-------- DATASET ENTRIES --------
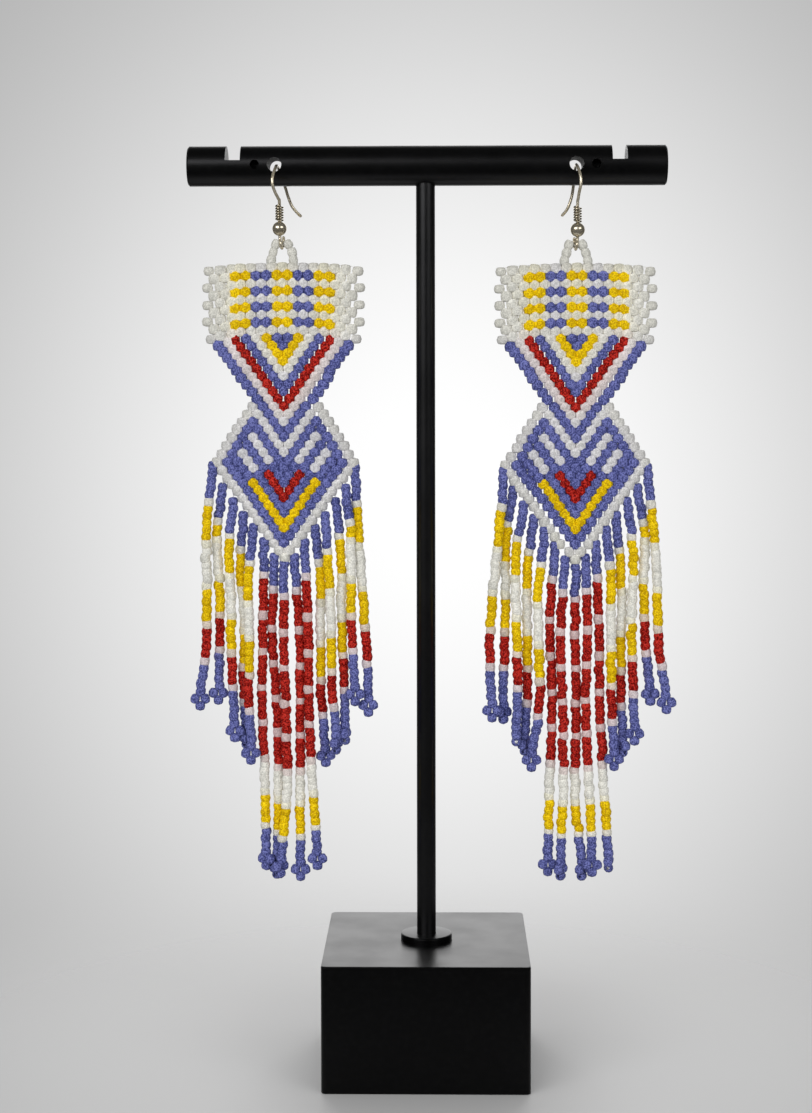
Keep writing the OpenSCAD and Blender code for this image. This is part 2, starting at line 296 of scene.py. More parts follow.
# The bar's metals, and the cosine above which a face is of the turned surface
COATED, DRILLED, MILLED = range(3)
TURNED_FROM = 0.97
BAR_SHARP_FROM = 30


def cut_steel(name, dark, light):
    """Drilled or milled walls: bare, dull steel, as the coating reached only their rims.
    The milled walls' pale grey is also a painted reflection of the bright background.
    """
    material, tree, shader = new_material(name, Roughness=0.6, Specular_IOR_Level=0.06)
    add_colour(tree, shader, noise(tree, 2500.0, 3.0), 0.35, 0.65, ((dark,) * 3, (light,) * 3))
    return material


def rod_blank():
    """Lathe work carried round the X axis: a cylinder with a 45 degree bevel on each end."""
    inner = BAR_R - BAR_BEVEL
    profile = [(inner, -BAR_HALF), (BAR_R, BAR_BEVEL - BAR_HALF), (BAR_R, BAR_HALF - BAR_BEVEL),
               (inner, BAR_HALF)]
    return turned(profile, BAR_SIDES)[..., [2, 0, 1]] + (BAR_SHIFT, 0, BAR_Z)


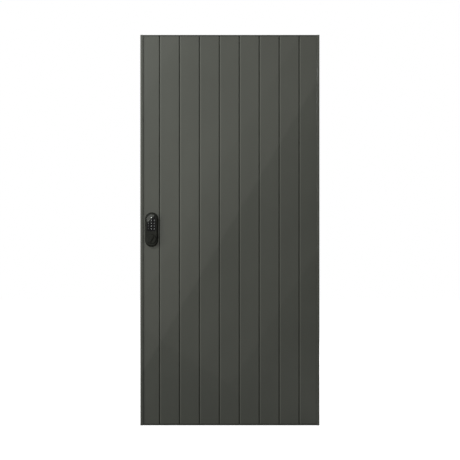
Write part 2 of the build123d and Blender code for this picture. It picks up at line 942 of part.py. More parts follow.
--------
§ **WHAT THE EXERCISE ASKS**
From the opening line of the data above, please print each line as written up to and including the line that contains "BAR_SHARP_FROM = 30", and nothing more.

§ **SOLUTION**
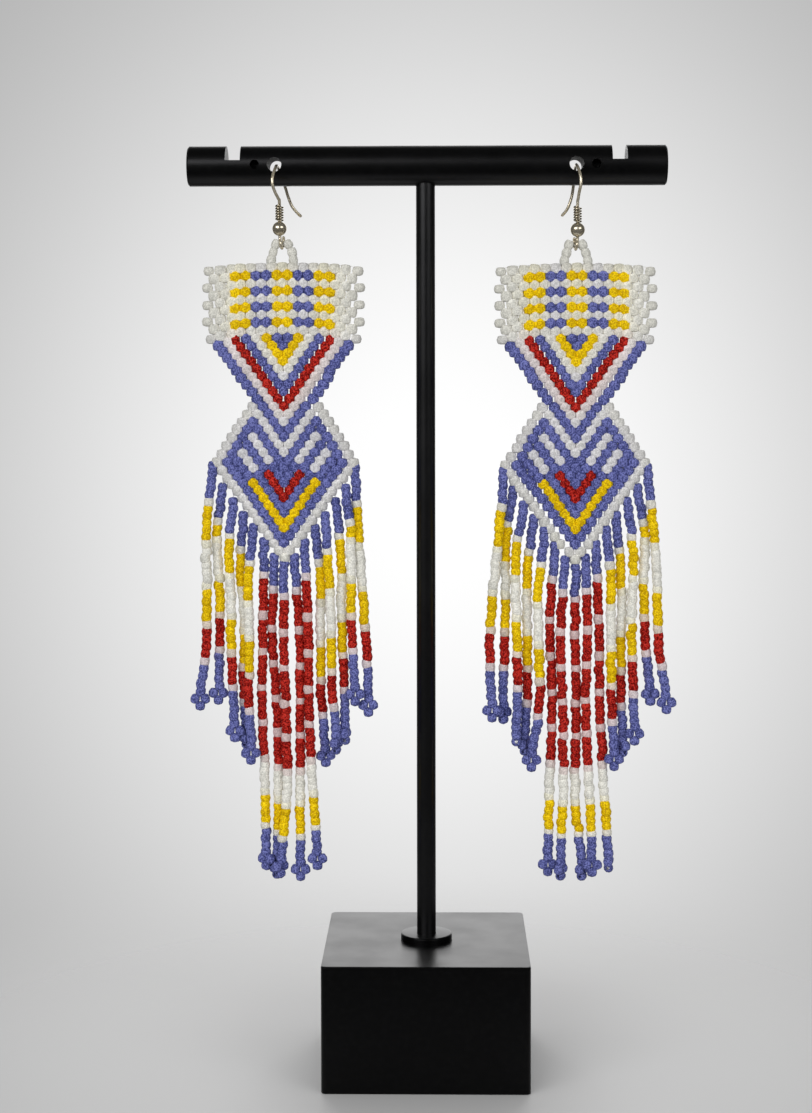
Keep writing the OpenSCAD and Blender code for this image. This is part 2, starting at line 296 of scene.py. More parts follow.
# The bar's metals, and the cosine above which a face is of the turned surface
COATED, DRILLED, MILLED = range(3)
TURNED_FROM = 0.97
BAR_SHARP_FROM = 30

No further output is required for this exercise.